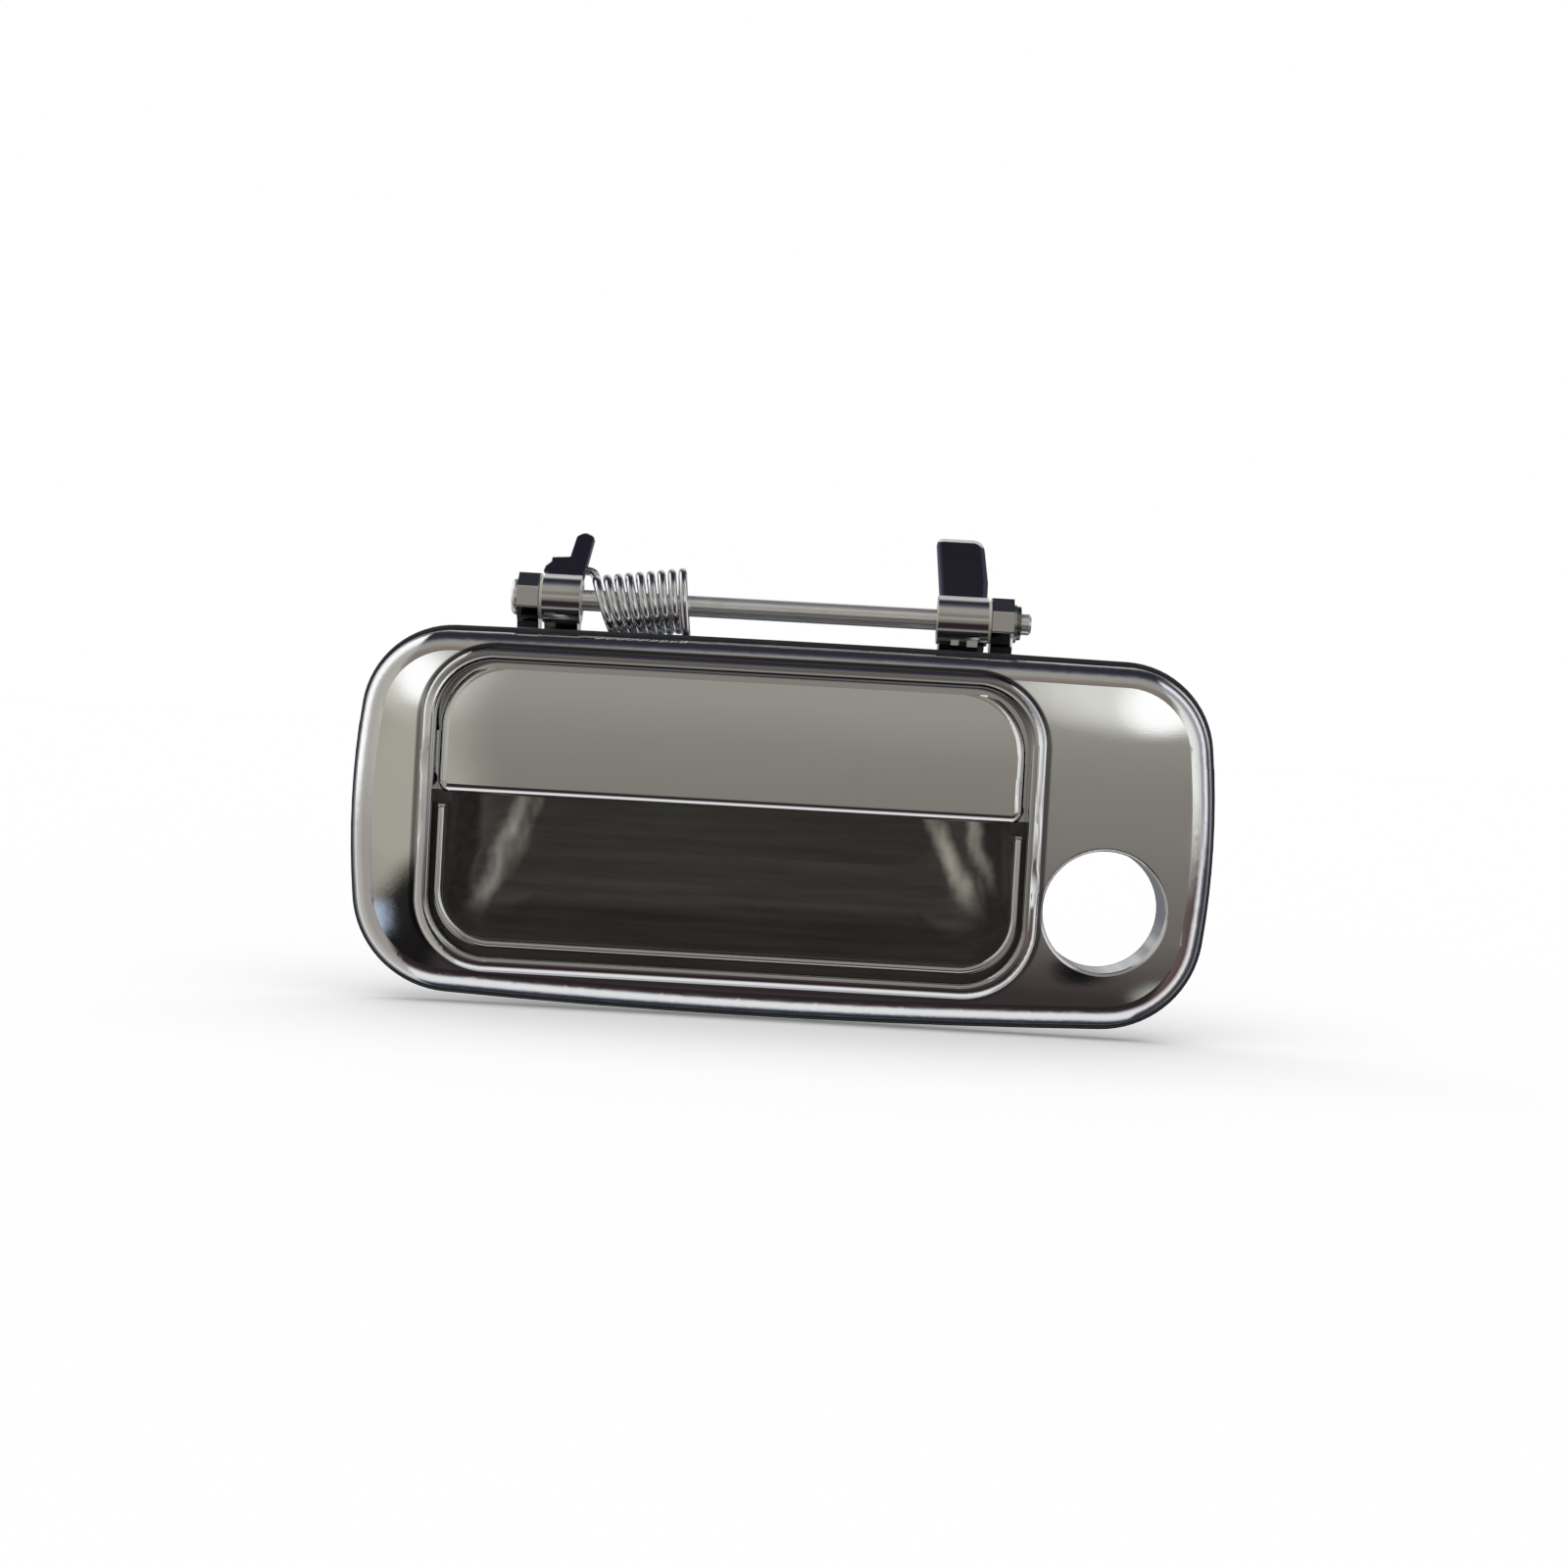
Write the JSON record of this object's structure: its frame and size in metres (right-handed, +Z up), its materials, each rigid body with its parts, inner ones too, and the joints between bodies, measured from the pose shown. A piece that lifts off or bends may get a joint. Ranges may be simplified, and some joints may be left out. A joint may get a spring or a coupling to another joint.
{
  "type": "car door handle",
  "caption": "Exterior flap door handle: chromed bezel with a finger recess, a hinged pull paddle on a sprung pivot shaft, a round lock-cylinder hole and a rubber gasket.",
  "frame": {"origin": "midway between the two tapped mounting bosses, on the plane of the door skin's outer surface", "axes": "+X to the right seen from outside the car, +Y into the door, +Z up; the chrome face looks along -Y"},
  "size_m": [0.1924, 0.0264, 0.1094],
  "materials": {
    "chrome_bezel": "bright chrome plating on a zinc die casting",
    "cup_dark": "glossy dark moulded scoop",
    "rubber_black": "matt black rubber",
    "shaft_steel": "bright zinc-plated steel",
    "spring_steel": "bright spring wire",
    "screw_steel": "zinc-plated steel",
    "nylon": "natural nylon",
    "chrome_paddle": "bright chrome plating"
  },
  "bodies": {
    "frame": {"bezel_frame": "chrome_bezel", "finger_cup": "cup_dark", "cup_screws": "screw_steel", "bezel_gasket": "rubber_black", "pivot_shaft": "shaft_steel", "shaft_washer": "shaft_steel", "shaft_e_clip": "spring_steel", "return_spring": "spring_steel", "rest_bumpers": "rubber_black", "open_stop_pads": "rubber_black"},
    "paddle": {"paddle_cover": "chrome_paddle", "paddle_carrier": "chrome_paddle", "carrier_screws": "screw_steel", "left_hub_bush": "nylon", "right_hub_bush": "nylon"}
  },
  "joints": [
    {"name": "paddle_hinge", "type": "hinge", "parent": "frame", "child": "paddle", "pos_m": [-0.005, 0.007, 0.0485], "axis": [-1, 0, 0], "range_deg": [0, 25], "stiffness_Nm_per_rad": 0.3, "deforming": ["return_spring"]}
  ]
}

══════════

# OBJECTIVE
Copy out every line of the data above, exactly as given.

# THE COMPLETED TASK
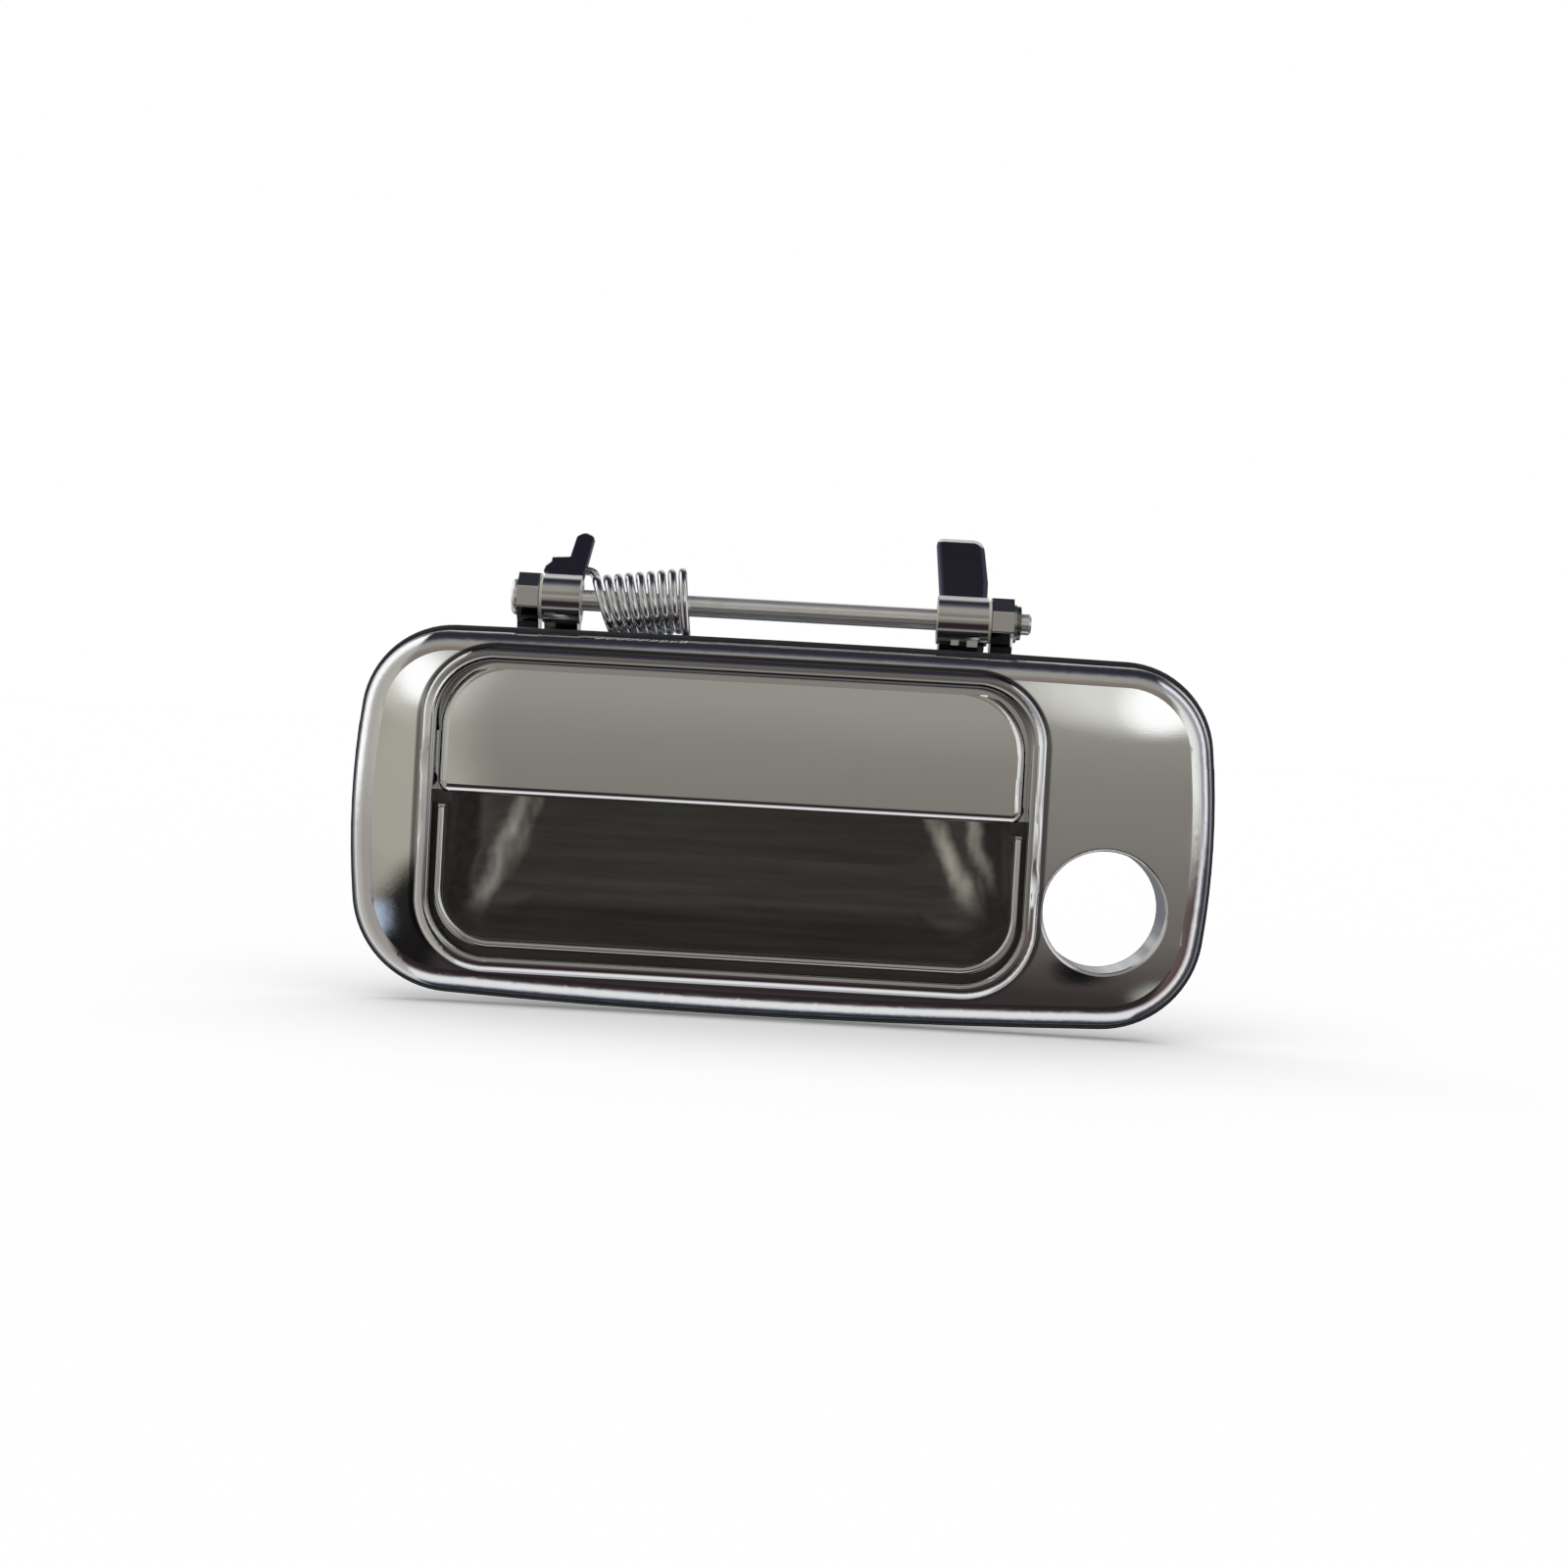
Write the JSON record of this object's structure: its frame and size in metres (right-handed, +Z up), its materials, each rigid body with its parts, inner ones too, and the joints between bodies, measured from the pose shown. A piece that lifts off or bends may get a joint. Ranges may be simplified, and some joints may be left out. A joint may get a spring or a coupling to another joint.
{
  "type": "car door handle",
  "caption": "Exterior flap door handle: chromed bezel with a finger recess, a hinged pull paddle on a sprung pivot shaft, a round lock-cylinder hole and a rubber gasket.",
  "frame": {"origin": "midway between the two tapped mounting bosses, on the plane of the door skin's outer surface", "axes": "+X to the right seen from outside the car, +Y into the door, +Z up; the chrome face looks along -Y"},
  "size_m": [0.1924, 0.0264, 0.1094],
  "materials": {
    "chrome_bezel": "bright chrome plating on a zinc die casting",
    "cup_dark": "glossy dark moulded scoop",
    "rubber_black": "matt black rubber",
    "shaft_steel": "bright zinc-plated steel",
    "spring_steel": "bright spring wire",
    "screw_steel": "zinc-plated steel",
    "nylon": "natural nylon",
    "chrome_paddle": "bright chrome plating"
  },
  "bodies": {
    "frame": {"bezel_frame": "chrome_bezel", "finger_cup": "cup_dark", "cup_screws": "screw_steel", "bezel_gasket": "rubber_black", "pivot_shaft": "shaft_steel", "shaft_washer": "shaft_steel", "shaft_e_clip": "spring_steel", "return_spring": "spring_steel", "rest_bumpers": "rubber_black", "open_stop_pads": "rubber_black"},
    "paddle": {"paddle_cover": "chrome_paddle", "paddle_carrier": "chrome_paddle", "carrier_screws": "screw_steel", "left_hub_bush": "nylon", "right_hub_bush": "nylon"}
  },
  "joints": [
    {"name": "paddle_hinge", "type": "hinge", "parent": "frame", "child": "paddle", "pos_m": [-0.005, 0.007, 0.0485], "axis": [-1, 0, 0], "range_deg": [0, 25], "stiffness_Nm_per_rad": 0.3, "deforming": ["return_spring"]}
  ]
}